Material provided
—————

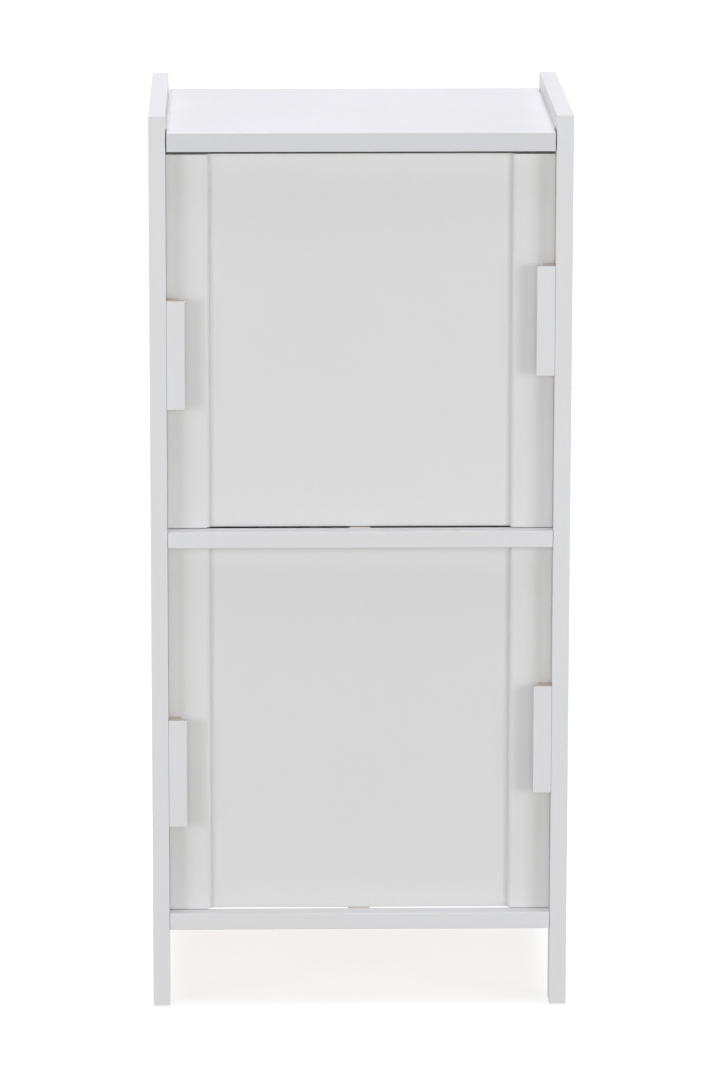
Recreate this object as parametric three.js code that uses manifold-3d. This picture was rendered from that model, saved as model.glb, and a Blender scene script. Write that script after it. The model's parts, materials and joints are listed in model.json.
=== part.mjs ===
// A narrow apothecary cabinet: an open-bottomed carcass on four legs, with two pull-out racks
// one above the other. Each rack hangs behind its own front, slides on wooden side runners and
// straddles a centre guide.
//
// Millimetres. The origin is on the floor under the middle of the cabinet, X points to the
// right, Y to the back and Z up.
import * as THREE from 'three';
import { mergeVertices } from 'three/addons/utils/BufferGeometryUtils.js';
import Module from 'manifold-3d';

const wasm = await Module();
wasm.setup();

// Carcass
const WIDTH = 400;
const DEPTH = 300;
const HEIGHT = 872;
const SIDE_THICKNESS = 16;
const LEG_DEPTH = 30;
const LEG_HEIGHT = 78;
const LEG_FILLET = 10;
const TOP_SURFACE = 856;
const TOP_THICKNESS = 18;
const TOP_TONGUE = 240;
const RAIL_HEIGHT = 16;
const RAIL_TOPS = { lower: 94, upper: 472.3 };
const FRONT_RAIL_DEPTH = 17.5;
const BACK_RAIL_DEPTH = 14;
const BACK_RAIL_RISE = 25;
const BACK_PANEL_THICKNESS = 4;
const TENON_LENGTH = 8;
const TENON_THICKNESS = 9;
const GLIDE_THICKNESS = 2;
const GLIDE_RADIUS = 5.5;
const GLIDE_CHAMFER = 0.5;
const GLIDE_PIN_RADIUS = 1.2;
const GLIDE_PIN_LENGTH = 10;

// Runners and guides, measured up from the top of the front rail
const RUNNER_WIDTH = 13.4;
const RUNNER_TOP = 8.7;
const GUIDE_WIDTH = 20;
const GUIDE_TOP = 8;
const GUIDE_STEP = 9;

// Fronts
const FRONT_RECESS = 15.5;
const FRONT_TOP = 361;
const FRONT_SIDE_GAP = 0.5;
const STILE_WIDTH = 40.2;
const STILE_THICKNESS = 16;
const STILE_FOOT = 0.6;
const GROOVE_DEPTH = 8;
const PANEL_SETBACK = 5;
const PANEL_THICKNESS = 6;
const PANEL_FOOT = 1.4;
const TAB_WIDTH = 17;
const TAB_LENGTH = 105.5;
const TAB_LIP = 5;
const TAB_REBATE = 5.5;
const TAB_FILLET = 3;
const TAB_FEET = {
  lower: { left: 87.5, right: 120.2 },
  upper: { left: 118.3, right: 150.8 },
};
const SCREW_INSET = 20;
const SCREW_HEAD_RADIUS = 3.5;
const SCREW_SHANK_RADIUS = 1.75;
const SCREW_LENGTH = 25;

// Racks, measured up from the top of the front rail
const RACK_HALF_WIDTH = 181;
const RACK_BOARD = 12;
const RACK_FLOOR = 9;
const RACK_SHELF = 185;
const RACK_BACK_GAP = 1;
const GALLERY_THICKNESS = 8;
const GALLERY_HEIGHT = 24;
const GALLERY_LIFT = 54;
const CLEAT_WIDTH = 12;
const CLEAT_CLEARANCE = 0.8;
const CLEAT_FOOT = 1.2;
const CLEAT_FRONT = -100;
const STOP_CENTRE = 75;
const STOP_WIDTH = 30;
const STOP_DEPTH = 15;
const STOP_DROP = 12;
const TRAVEL = 180;

const CLEARANCE = 1; // running clearance at the end of a stroke
const TOUCH = 0.3; // glue line between two pieces that lie against each other
const ARC_SEGMENTS = 6;
const ROUND_SEGMENTS = 16;

const INNER_X = WIDTH / 2 - SIDE_THICKNESS;
const FRONT_Y = -DEPTH / 2;
const BACK_Y = DEPTH / 2;
const RAIL_BACK = FRONT_Y + FRONT_RAIL_DEPTH;
const PANEL_BEHIND = BACK_Y - BACK_PANEL_THICKNESS;
const BACK_RAIL_FRONT = PANEL_BEHIND - TOUCH - BACK_RAIL_DEPTH;
const STILE_FRONT = FRONT_Y + FRONT_RECESS;
const STILE_BACK = STILE_FRONT + STILE_THICKNESS;
const STILE_OUTER = INNER_X - FRONT_SIDE_GAP;
const STILE_INNER = STILE_OUTER - STILE_WIDTH;
const PANEL_FRONT = STILE_FRONT + PANEL_SETBACK;
const PANEL_BACK = PANEL_FRONT + PANEL_THICKNESS;
const RACK_REAR = BACK_RAIL_FRONT - RACK_BACK_GAP;
const SCREW_X = STILE_OUTER - (TAB_WIDTH - TAB_REBATE) / 2;
const SIDES = { left: -1, right: 1 };

const lacquer = new THREE.MeshStandardMaterial({ color: 0xe8e8e7, roughness: 0.42, metalness: 0 });
const pine = new THREE.MeshStandardMaterial({ color: 0xd8b98c, roughness: 0.68, metalness: 0 });
const plywood = new THREE.MeshStandardMaterial({ color: 0xdcc7a2, roughness: 0.6, metalness: 0 });
const hardboard = new THREE.MeshStandardMaterial({ color: 0x8d6a48, roughness: 0.8, metalness: 0 });
const steel = new THREE.MeshStandardMaterial({ color: 0xc3c4c2, roughness: 0.35, metalness: 1 });
const nylon = new THREE.MeshStandardMaterial({ color: 0xe6e4dd, roughness: 0.5, metalness: 0 });

// Puts a geometry into a named mesh at a place in its group.
function place(name, material, geometry, x = 0, y = 0, z = 0) {
  const mesh = new THREE.Mesh(geometry, material);
  mesh.name = name;
  mesh.position.set(x, y, z);
  return mesh;
}

// A box that fills three spans.
function boxGeometry([x0, x1], [y0, y1], [z0, z1]) {
  const geometry = new THREE.BoxGeometry(x1 - x0, y1 - y0, z1 - z0);
  return geometry.translate((x0 + x1) / 2, (y0 + y1) / 2, (z0 + z1) / 2);
}

// A squared board or strip, as a mesh placed by its centre.
function board(name, material, [x0, x1], [y0, y1], [z0, z1]) {
  const geometry = new THREE.BoxGeometry(x1 - x0, y1 - y0, z1 - z0);
  return place(name, material, geometry, (x0 + x1) / 2, (y0 + y1) / 2, (z0 + z1) / 2);
}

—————

Instructions to follow
Recopy the whole listing exactly.

Task response
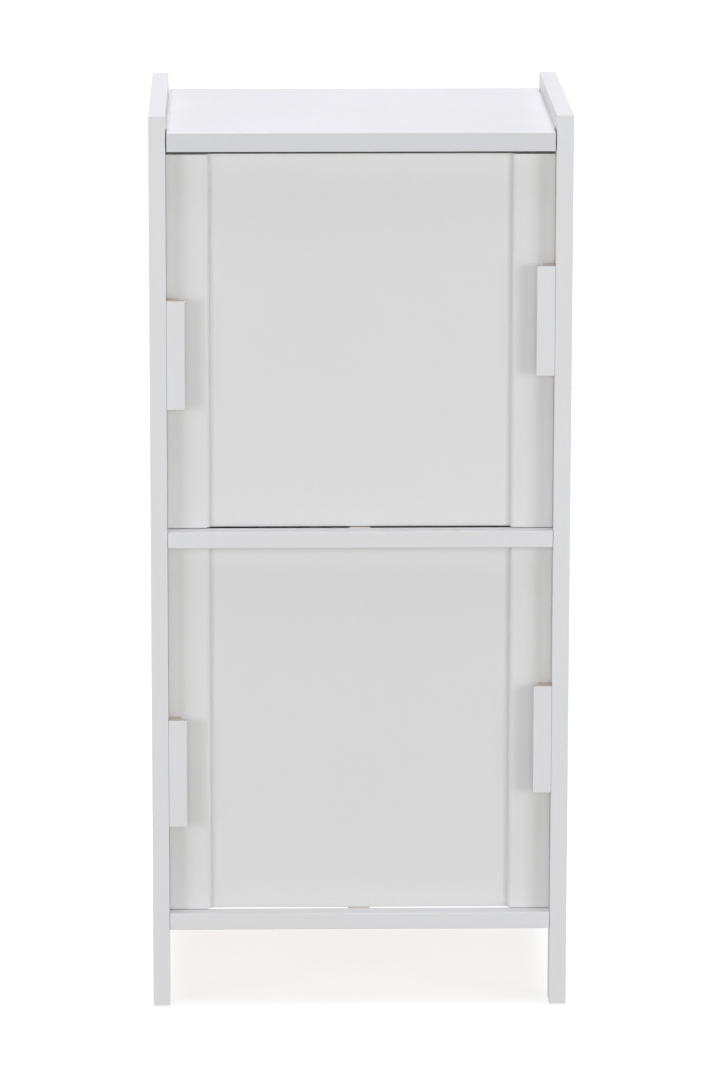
Recreate this object as parametric three.js code that uses manifold-3d. This picture was rendered from that model, saved as model.glb, and a Blender scene script. Write that script after it. The model's parts, materials and joints are listed in model.json.
=== part.mjs ===
// A narrow apothecary cabinet: an open-bottomed carcass on four legs, with two pull-out racks
// one above the other. Each rack hangs behind its own front, slides on wooden side runners and
// straddles a centre guide.
//
// Millimetres. The origin is on the floor under the middle of the cabinet, X points to the
// right, Y to the back and Z up.
import * as THREE from 'three';
import { mergeVertices } from 'three/addons/utils/BufferGeometryUtils.js';
import Module from 'manifold-3d';

const wasm = await Module();
wasm.setup();

// Carcass
const WIDTH = 400;
const DEPTH = 300;
const HEIGHT = 872;
const SIDE_THICKNESS = 16;
const LEG_DEPTH = 30;
const LEG_HEIGHT = 78;
const LEG_FILLET = 10;
const TOP_SURFACE = 856;
const TOP_THICKNESS = 18;
const TOP_TONGUE = 240;
const RAIL_HEIGHT = 16;
const RAIL_TOPS = { lower: 94, upper: 472.3 };
const FRONT_RAIL_DEPTH = 17.5;
const BACK_RAIL_DEPTH = 14;
const BACK_RAIL_RISE = 25;
const BACK_PANEL_THICKNESS = 4;
const TENON_LENGTH = 8;
const TENON_THICKNESS = 9;
const GLIDE_THICKNESS = 2;
const GLIDE_RADIUS = 5.5;
const GLIDE_CHAMFER = 0.5;
const GLIDE_PIN_RADIUS = 1.2;
const GLIDE_PIN_LENGTH = 10;

// Runners and guides, measured up from the top of the front rail
const RUNNER_WIDTH = 13.4;
const RUNNER_TOP = 8.7;
const GUIDE_WIDTH = 20;
const GUIDE_TOP = 8;
const GUIDE_STEP = 9;

// Fronts
const FRONT_RECESS = 15.5;
const FRONT_TOP = 361;
const FRONT_SIDE_GAP = 0.5;
const STILE_WIDTH = 40.2;
const STILE_THICKNESS = 16;
const STILE_FOOT = 0.6;
const GROOVE_DEPTH = 8;
const PANEL_SETBACK = 5;
const PANEL_THICKNESS = 6;
const PANEL_FOOT = 1.4;
const TAB_WIDTH = 17;
const TAB_LENGTH = 105.5;
const TAB_LIP = 5;
const TAB_REBATE = 5.5;
const TAB_FILLET = 3;
const TAB_FEET = {
  lower: { left: 87.5, right: 120.2 },
  upper: { left: 118.3, right: 150.8 },
};
const SCREW_INSET = 20;
const SCREW_HEAD_RADIUS = 3.5;
const SCREW_SHANK_RADIUS = 1.75;
const SCREW_LENGTH = 25;

// Racks, measured up from the top of the front rail
const RACK_HALF_WIDTH = 181;
const RACK_BOARD = 12;
const RACK_FLOOR = 9;
const RACK_SHELF = 185;
const RACK_BACK_GAP = 1;
const GALLERY_THICKNESS = 8;
const GALLERY_HEIGHT = 24;
const GALLERY_LIFT = 54;
const CLEAT_WIDTH = 12;
const CLEAT_CLEARANCE = 0.8;
const CLEAT_FOOT = 1.2;
const CLEAT_FRONT = -100;
const STOP_CENTRE = 75;
const STOP_WIDTH = 30;
const STOP_DEPTH = 15;
const STOP_DROP = 12;
const TRAVEL = 180;

const CLEARANCE = 1; // running clearance at the end of a stroke
const TOUCH = 0.3; // glue line between two pieces that lie against each other
const ARC_SEGMENTS = 6;
const ROUND_SEGMENTS = 16;

const INNER_X = WIDTH / 2 - SIDE_THICKNESS;
const FRONT_Y = -DEPTH / 2;
const BACK_Y = DEPTH / 2;
const RAIL_BACK = FRONT_Y + FRONT_RAIL_DEPTH;
const PANEL_BEHIND = BACK_Y - BACK_PANEL_THICKNESS;
const BACK_RAIL_FRONT = PANEL_BEHIND - TOUCH - BACK_RAIL_DEPTH;
const STILE_FRONT = FRONT_Y + FRONT_RECESS;
const STILE_BACK = STILE_FRONT + STILE_THICKNESS;
const STILE_OUTER = INNER_X - FRONT_SIDE_GAP;
const STILE_INNER = STILE_OUTER - STILE_WIDTH;
const PANEL_FRONT = STILE_FRONT + PANEL_SETBACK;
const PANEL_BACK = PANEL_FRONT + PANEL_THICKNESS;
const RACK_REAR = BACK_RAIL_FRONT - RACK_BACK_GAP;
const SCREW_X = STILE_OUTER - (TAB_WIDTH - TAB_REBATE) / 2;
const SIDES = { left: -1, right: 1 };

const lacquer = new THREE.MeshStandardMaterial({ color: 0xe8e8e7, roughness: 0.42, metalness: 0 });
const pine = new THREE.MeshStandardMaterial({ color: 0xd8b98c, roughness: 0.68, metalness: 0 });
const plywood = new THREE.MeshStandardMaterial({ color: 0xdcc7a2, roughness: 0.6, metalness: 0 });
const hardboard = new THREE.MeshStandardMaterial({ color: 0x8d6a48, roughness: 0.8, metalness: 0 });
const steel = new THREE.MeshStandardMaterial({ color: 0xc3c4c2, roughness: 0.35, metalness: 1 });
const nylon = new THREE.MeshStandardMaterial({ color: 0xe6e4dd, roughness: 0.5, metalness: 0 });

// Puts a geometry into a named mesh at a place in its group.
function place(name, material, geometry, x = 0, y = 0, z = 0) {
  const mesh = new THREE.Mesh(geometry, material);
  mesh.name = name;
  mesh.position.set(x, y, z);
  return mesh;
}

// A box that fills three spans.
function boxGeometry([x0, x1], [y0, y1], [z0, z1]) {
  const geometry = new THREE.BoxGeometry(x1 - x0, y1 - y0, z1 - z0);
  return geometry.translate((x0 + x1) / 2, (y0 + y1) / 2, (z0 + z1) / 2);
}

// A squared board or strip, as a mesh placed by its centre.
function board(name, material, [x0, x1], [y0, y1], [z0, z1]) {
  const geometry = new THREE.BoxGeometry(x1 - x0, y1 - y0, z1 - z0);
  return place(name, material, geometry, (x0 + x1) / 2, (y0 + y1) / 2, (z0 + z1) / 2);
}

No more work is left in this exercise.